De commissie stelt voorop dat aan eiseres twee paspoorten zijn verstrekt en dat beide paspoorten volgens het Expertisecentrum identiteitsfraude en Documenten geen zichtbare kenmerken van valsheid dan wel vervalsing vertonen. De commissie heeft voorts vastgesteld dat de pasfoto’s gelijkenis met elkaar vertonen en dat dit voldoende duidelijk maakt dat het (in beide gevallen) om de persoon van eiseres gaat. Van het bestaan van een dubbelganger wordt niet uitgegaan.

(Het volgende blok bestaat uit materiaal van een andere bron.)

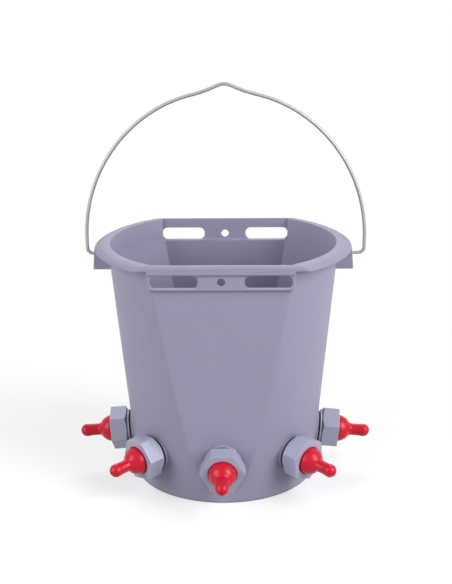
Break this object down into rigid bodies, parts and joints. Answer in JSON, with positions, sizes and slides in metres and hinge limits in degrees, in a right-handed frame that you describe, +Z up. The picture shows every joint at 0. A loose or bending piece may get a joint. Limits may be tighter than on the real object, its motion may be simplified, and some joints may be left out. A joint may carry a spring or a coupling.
{
  "type": "teat feeding bucket",
  "caption": "Plastic bucket with a flat front and back, hook slots under the lip, screw-on rubber teats round the foot and a swinging wire bail.",
  "frame": {"origin": "middle of the underside, on the floor plane", "axes": "+Z up towards the mouth, -Y out of the front flat, +X to the right seen from the front, along the bail's pivot axis"},
  "size_m": [0.3254, 0.2643, 0.4309],
  "materials": {
    "bucket_plastic": "lavender-grey moulded polypropylene, satin",
    "nut_plastic": "blue-grey moulded nylon, semi-gloss",
    "valve_plastic": "pale grey moulded nylon, semi-gloss",
    "ball_plastic": "white, polished",
    "red_rubber": "soft red rubber, smooth with a soft shine",
    "black_rubber": "black rubber, dull",
    "galvanised_steel": "dull galvanised wire"
  },
  "bodies": {
    "shell": {"bucket": "bucket_plastic", "valve_body_1": "valve_plastic", "gasket_1": "black_rubber", "lock_nut_1": "valve_plastic", "ball_retainer_1": "valve_plastic", "valve_body_2": "valve_plastic", "gasket_2": "black_rubber", "lock_nut_2": "valve_plastic", "ball_retainer_2": "valve_plastic", "valve_body_3": "valve_plastic", "gasket_3": "black_rubber", "lock_nut_3": "valve_plastic", "ball_retainer_3": "valve_plastic", "valve_body_4": "valve_plastic", "gasket_4": "black_rubber", "lock_nut_4": "valve_plastic", "ball_retainer_4": "valve_plastic", "valve_body_5": "valve_plastic", "gasket_5": "black_rubber", "lock_nut_5": "valve_plastic", "ball_retainer_5": "valve_plastic"},
    "bail": {"bail": "galvanised_steel"},
    "cap_nut_1": {"cap_nut_1": "nut_plastic"},
    "teat_1": {"teat_1": "red_rubber"},
    "check_ball_1": {"check_ball_1": "ball_plastic"},
    "cap_nut_2": {"cap_nut_2": "nut_plastic"},
    "teat_2": {"teat_2": "red_rubber"},
    "check_ball_2": {"check_ball_2": "ball_plastic"},
    "cap_nut_3": {"cap_nut_3": "nut_plastic"},
    "teat_3": {"teat_3": "red_rubber"},
    "check_ball_3": {"check_ball_3": "ball_plastic"},
    "cap_nut_4": {"cap_nut_4": "nut_plastic"},
    "teat_4": {"teat_4": "red_rubber"},
    "check_ball_4": {"check_ball_4": "ball_plastic"},
    "cap_nut_5": {"cap_nut_5": "nut_plastic"},
    "teat_5": {"teat_5": "red_rubber"},
    "check_ball_5": {"check_ball_5": "ball_plastic"}
  },
  "joints": [
    {"name": "bail_swing", "type": "hinge", "parent": "shell", "child": "bail", "pos_m": [0, 0, 0.2495], "axis": [1, 0, 0], "range_deg": [-140, 140]},
    {"name": "teat_1_draw", "type": "slide", "parent": "shell", "child": "teat_1", "axis": [-0.9957, 0, -0.0922], "range_m": [0, 0.0121]},
    {"name": "cap_nut_1_screw", "type": "hinge", "parent": "teat_1", "child": "cap_nut_1", "pos_m": [-0.10382, 0, 0.0477], "axis": [-0.9957, 0, -0.0922], "range_deg": [0, 1080]},
    {"name": "check_ball_1_lift", "type": "slide", "parent": "shell", "child": "check_ball_1", "axis": [-0.9957, 0, -0.0922], "range_m": [0, 0.0025]},
    {"name": "teat_2_draw", "type": "slide", "parent": "shell", "child": "teat_2", "axis": [-0.7163, -0.6917, -0.0922], "range_m": [0, 0.0121]},
    {"name": "cap_nut_2_screw", "type": "hinge", "parent": "teat_2", "child": "cap_nut_2", "pos_m": [-0.07468, -0.07212, 0.0477], "axis": [-0.7163, -0.6917, -0.0922], "range_deg": [0, 1080]},
    {"name": "check_ball_2_lift", "type": "slide", "parent": "shell", "child": "check_ball_2", "axis": [-0.7163, -0.6917, -0.0922], "range_m": [0, 0.0025]},
    {"name": "teat_3_draw", "type": "slide", "parent": "shell", "child": "teat_3", "axis": [0, -0.9957, -0.0922], "range_m": [0, 0.0121]},
    {"name": "cap_nut_3_screw", "type": "hinge", "parent": "teat_3", "child": "cap_nut_3", "pos_m": [0, -0.10095, 0.0477], "axis": [0, -0.9957, -0.0922], "range_deg": [0, 1080]},
    {"name": "check_ball_3_lift", "type": "slide", "parent": "shell", "child": "check_ball_3", "axis": [0, -0.9957, -0.0922], "range_m": [0, 0.0025]},
    {"name": "teat_4_draw", "type": "slide", "parent": "shell", "child": "teat_4", "axis": [0.7163, -0.6917, -0.0922], "range_m": [0, 0.0121]},
    {"name": "cap_nut_4_screw", "type": "hinge", "parent": "teat_4", "child": "cap_nut_4", "pos_m": [0.07468, -0.07212, 0.0477], "axis": [0.7163, -0.6917, -0.0922], "range_deg": [0, 1080]},
    {"name": "check_ball_4_lift", "type": "slide", "parent": "shell", "child": "check_ball_4", "axis": [0.7163, -0.6917, -0.0922], "range_m": [0, 0.0025]},
    {"name": "teat_5_draw", "type": "slide", "parent": "shell", "child": "teat_5", "axis": [0.9957, 0, -0.0922], "range_m": [0, 0.0121]},
    {"name": "cap_nut_5_screw", "type": "hinge", "parent": "teat_5", "child": "cap_nut_5", "pos_m": [0.10382, 0, 0.0477], "axis": [0.9957, 0, -0.0922], "range_deg": [0, 1080]},
    {"name": "check_ball_5_lift", "type": "slide", "parent": "shell", "child": "check_ball_5", "axis": [0.9957, 0, -0.0922], "range_m": [0, 0.0025]}
  ],
  "couplings": [
    {"joint": "teat_1_draw", "follows": "cap_nut_1_screw", "m_per_rad": 0.00063662},
    {"joint": "teat_2_draw", "follows": "cap_nut_2_screw", "m_per_rad": 0.00063662},
    {"joint": "teat_3_draw", "follows": "cap_nut_3_screw", "m_per_rad": 0.00063662},
    {"joint": "teat_4_draw", "follows": "cap_nut_4_screw", "m_per_rad": 0.00063662},
    {"joint": "teat_5_draw", "follows": "cap_nut_5_screw", "m_per_rad": 0.00063662}
  ]
}
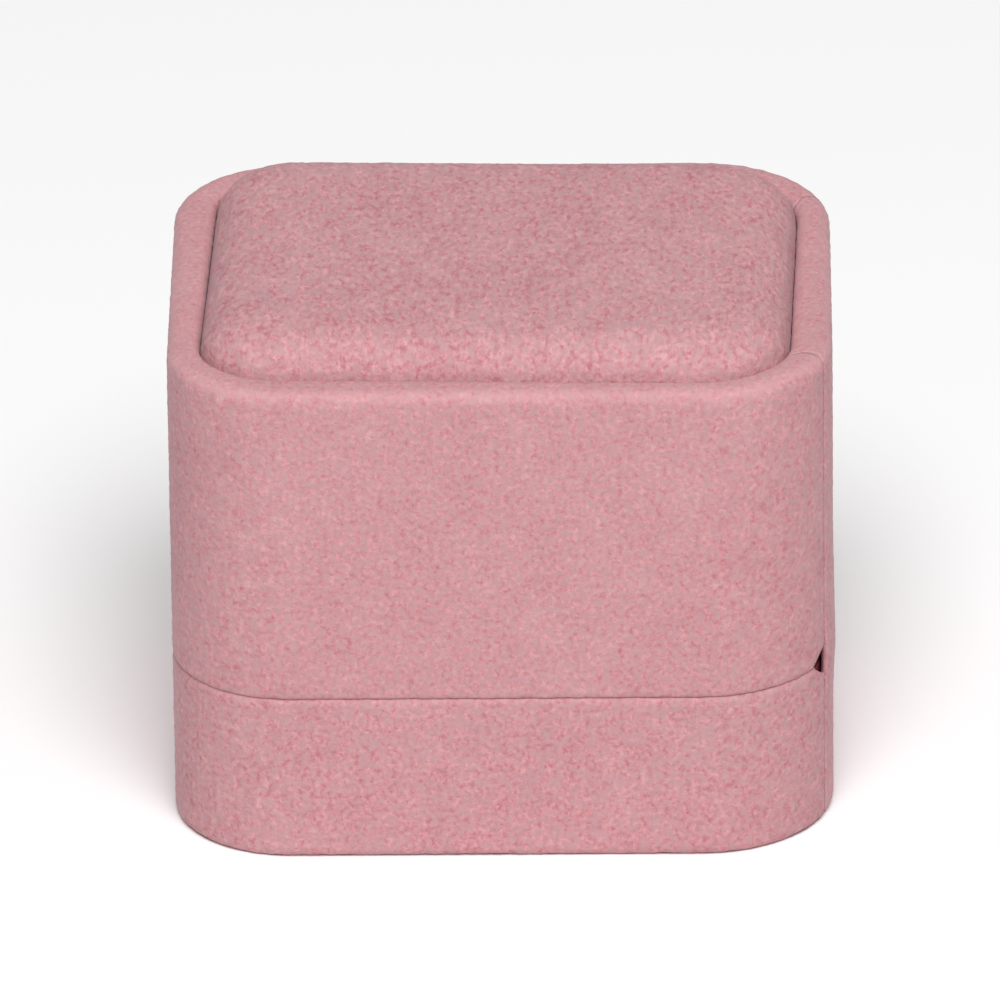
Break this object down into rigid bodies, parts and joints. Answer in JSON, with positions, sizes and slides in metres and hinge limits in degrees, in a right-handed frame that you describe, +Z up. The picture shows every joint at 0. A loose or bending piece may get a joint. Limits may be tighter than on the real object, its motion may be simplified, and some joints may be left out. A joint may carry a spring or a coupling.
{
  "type": "ring box",
  "caption": "Hinged velvet-covered ring box with rounded corners, a padded panel inset in its lid and foam bars that hold a ring.",
  "frame": {"origin": "middle of the closed box on the surface that it stands on", "axes": "+Z up, +Y towards the hinge, -Y towards the opening front, X across the width"},
  "size_m": [0.05, 0.06, 0.05],
  "materials": {
    "velvet": "short-nap velvet",
    "lining_satin": "satin weave",
    "foam": "soft foam",
    "card": "grey board",
    "foot_flock": "flocked board",
    "shell_plastic": "moulded",
    "hinge_steel": "bright rolled"
  },
  "bodies": {
    "base": {"base_shell": "shell_plastic", "base_side_velvet": "velvet", "base_spine_velvet": "velvet", "foot_pad": "foot_flock", "spine_fold": "velvet", "insert_tray": "card", "deck_board": "card", "deck_velvet": "velvet", "ring_bar_foam_front": "foam", "ring_bar_velvet_front": "velvet", "ring_bar_foam_rear": "foam", "ring_bar_velvet_rear": "velvet", "hinge_leaf_base": "hinge_steel", "hinge_pin": "hinge_steel", "snap_spring": "hinge_steel", "rivet_base_left": "hinge_steel", "rivet_base_right": "hinge_steel"},
    "lid": {"lid_shell": "shell_plastic", "lid_side_velvet": "velvet", "lid_spine_velvet": "velvet", "top_panel_board": "card", "top_panel_foam": "foam", "top_panel_velvet": "velvet", "lid_side_lining": "lining_satin", "lid_ceiling_board": "card", "lid_ceiling_foam": "foam", "lid_ceiling_satin": "lining_satin", "hinge_leaf_lid": "hinge_steel", "rivet_lid_left": "hinge_steel", "rivet_lid_right": "hinge_steel"}
  },
  "joints": [
    {"name": "lid_hinge", "type": "hinge", "parent": "base", "child": "lid", "pos_m": [0, 0.0281, 0.0161], "axis": [-1, 0, 0], "range_deg": [0, 95], "deforming": ["spine_fold", "snap_spring"]}
  ]
}
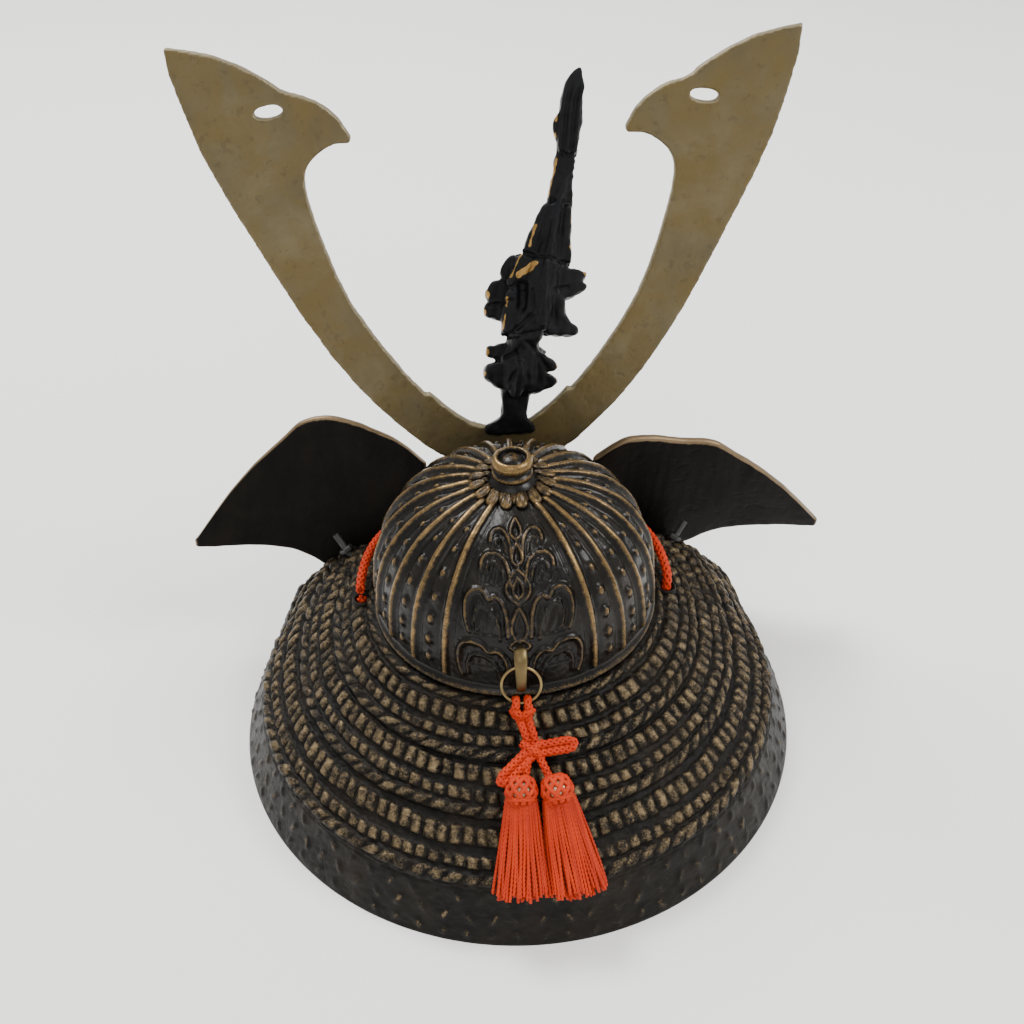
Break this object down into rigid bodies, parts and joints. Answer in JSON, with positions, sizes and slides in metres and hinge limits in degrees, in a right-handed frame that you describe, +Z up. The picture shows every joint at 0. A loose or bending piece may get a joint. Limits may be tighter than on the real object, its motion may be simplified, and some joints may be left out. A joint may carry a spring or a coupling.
{
  "type": "kabuto samurai helmet, half-size display casting",
  "caption": "Cast samurai helmet ornament with ribbed bowl, flared neck guard, ear plates, tall horns, dragon crest, chin cord and back tassels.",
  "frame": {"origin": "on the table, under the middle of the whole helmet's box", "axes": "+Z up, -Y toward the front of the helmet, +X toward its own left side, which is the left of the picture taken from behind"},
  "size_m": [0.226, 0.1786, 0.2119],
  "materials": {
    "guard_bronze": "matt black-brown patina with bronze rubbed through on the raised lacing",
    "bowl_bronze": "glossy black-brown patina, gold rubbed on ribs and leaves",
    "ear_bronze": "matt near-black back with a lighter bronze edge",
    "horn_brass": "satin olive-brown brass, mottled, brighter at the edges",
    "crest_black": "black patina with small gilt touches",
    "ring_brass": "worn yellow brass",
    "bolt_steel": "dull plated steel",
    "orange_cord": "twisted rayon cord and thread"
  },
  "bodies": {
    "root": {"neck_guard": "guard_bronze", "crown_bowl": "bowl_bronze", "crown_finial": "bowl_bronze", "visor": "bowl_bronze", "horn_bracket": "bowl_bronze", "ear_plate_left": "ear_bronze", "ear_plate_right": "ear_bronze", "ear_bolt_left": "bolt_steel", "ear_bolt_right": "bolt_steel", "back_staple": "ring_brass", "tassel_ring": "ring_brass", "tassel_cord": "orange_cord", "tassel_left": "orange_cord", "tassel_right": "orange_cord", "chin_cord": "orange_cord", "horn_plate": "horn_brass", "dragon_crest": "crest_black"}
  },
  "joints": []
}
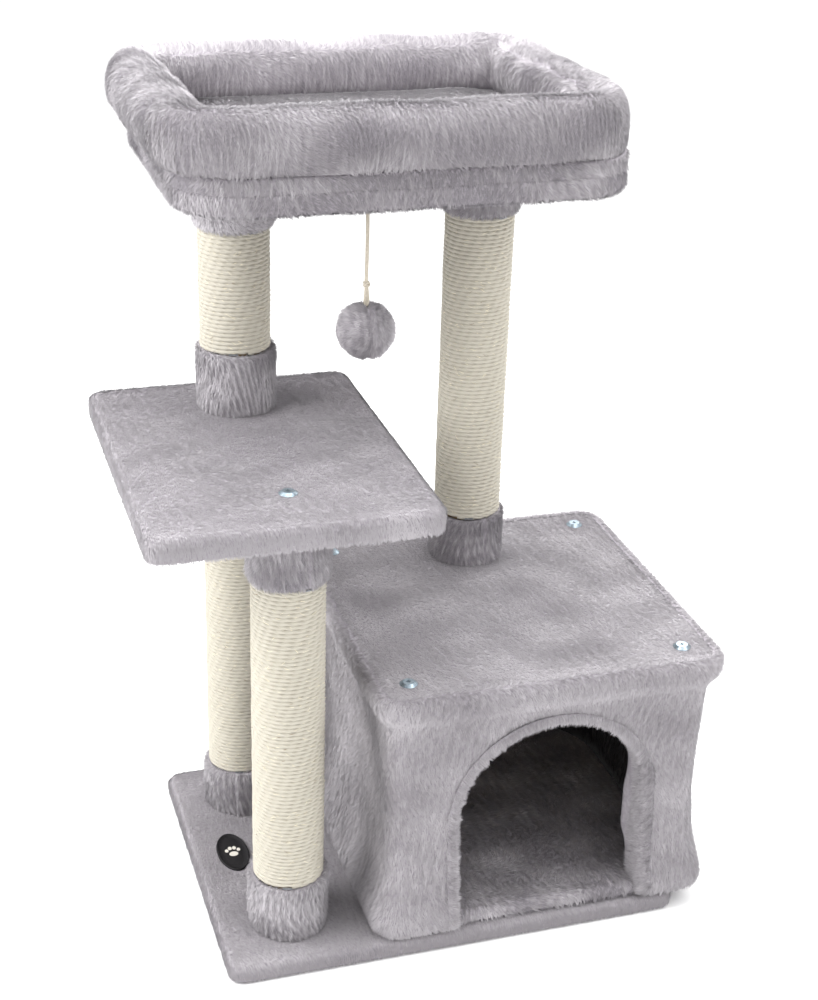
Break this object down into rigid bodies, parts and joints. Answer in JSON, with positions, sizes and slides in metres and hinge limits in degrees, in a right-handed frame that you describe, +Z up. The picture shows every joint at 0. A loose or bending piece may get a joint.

De commissie leidt echter uit het feit dat vastgesteld is dat het paspoort dat op naam van [andere naam] is gesteld echt is, af dat de bestaande inschrijving in de gba op juiste bescheiden berust en dat verweerder, mede gelet op de vaste jurisprudentie terzake van de Afdeling bestuursrechtspraak van de Raad van State (hierna: de Afdeling), terecht heeft afgezien van wijziging van de gegevens in de gba.
3.3 Eiseres kan zich hiermee niet verenigen en heeft daarbij gewezen op:
- het feit dat door de bevoegde autoriteiten van het land waarvan eiseres de nationaliteit bezit is vastgesteld dat ei[naam eiseres] is;
- het feit dat deze vaststelling van latere datum is dan de datum waarop de eerdere identiteit werd gebruikt;
- het feit dat de Ghanese autoriteiten ervan op de hoogte waren dat eiseres die eerdere identiteit ten onrechte heeft gebruikt.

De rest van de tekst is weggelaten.